Дядя мотнул головой, хотя ровно ничего не понял из слов Жени. Но размышлять над этим было поздно. Женя уже командовала:

– Теперь сиди, не шевелясь, пока я не ударю три раза в ладоши! Я начинаю.

Она вышла на середину комнаты и ударила резко ладонь о ладонь.

– Раз!..

Дверь из гостиной в кабинет отворилась, и на ее пороге появился сконфуженный и красный, как рак, Витик Зон.

– А… а!.. – как-то странно проронил директор и искоса взглянул на маленького пансионера.

– Два!

Женя во второй раз хлопнула в ладоши. И вторично растворилась дверь, не гостиная только, а другая, маленькая, чуть заметная для взора, которая вела в кабинет из классной комнаты девочек.

На пороге классной возникло новое видение – перед изумленным взором господина Макарова теперь уже не один, а двое: Котя и Кудлашка.

– Что же это, наконец, за шутки, Женя? – растерянно заморгал Александр Васильевич.

Но Женя только трясла головой и мычала что-то непонятное себе под нос. Третий и последний хлопок.

– Три! Читай письмо, дядя! Скорее, скорее! И как можно громче! – закричала Женя так, точно потолок готов был сию минуту свалиться ей на голову.

Александр Васильевич, недоумевая, разорвал конверт, вынул из него лист бумаги, исписанный крупным почерком Жени, и прочитал во весь голос:

– «Дети, вы провинились и заслужили наказание. Но я прощаю вас и наказывать не буду. Кудлашку позволяю оставить в пансионе. Это будет подарок моей маленькой Жене вместо обещанного пони».

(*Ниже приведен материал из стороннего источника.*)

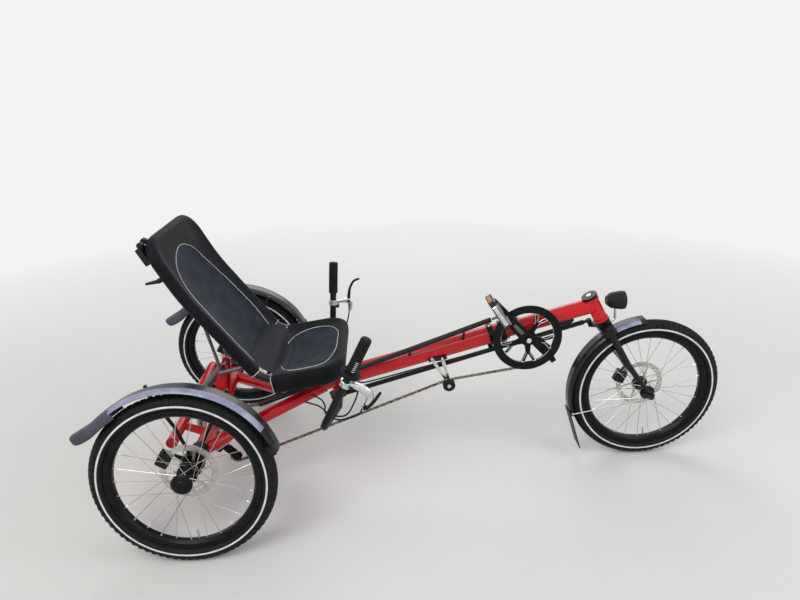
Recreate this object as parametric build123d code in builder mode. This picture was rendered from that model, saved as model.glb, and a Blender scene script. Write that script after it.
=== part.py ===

Вот и все, что было в записке. Женя торжествовала.

Глава XXXVII

Живой петух в печке

Каждый понедельник месье Шарль аккуратно, от девяти до двенадцати, читал детям очень поучительную повесть об одном умном, добром и послушном мальчике. Этот мальчик никогда не шалил, не клал локтей на стол за обедом, не фыркал носом, не пачкал курточку, не рвал штанов. Он умел кланяться и шаркать ножкой, за все благодарил и не носил дохлых мышей и живых лягушат в кармане. Словом, это был настоящий пай-мальчик. Но слушать про этого мальчика маленьким пансионерам было очень скучно. К тому же Женя сидела на яблоне, как раз под окном классной, и строила рыцарям такие уморительные гримасы, что те, глядя на нее, едва удерживались от смеха.

Женя не ограничилась этим и, сорвав несколько яблок, еще зеленых и незрелых, запустила их в окошко. Одно яблоко попало в чернильницу, которая стояла как раз против месье Шарля. Черные брызги фонтаном полетели во все стороны. Одна из них попала на нос Жирафа и украсила его кончик черной лепешкой. Месье Шарль, разом поняв, в чем дело, помчался в сад, чтобы поймать виновницу, а заодно и смыть с носа злополучное чернильное пятно.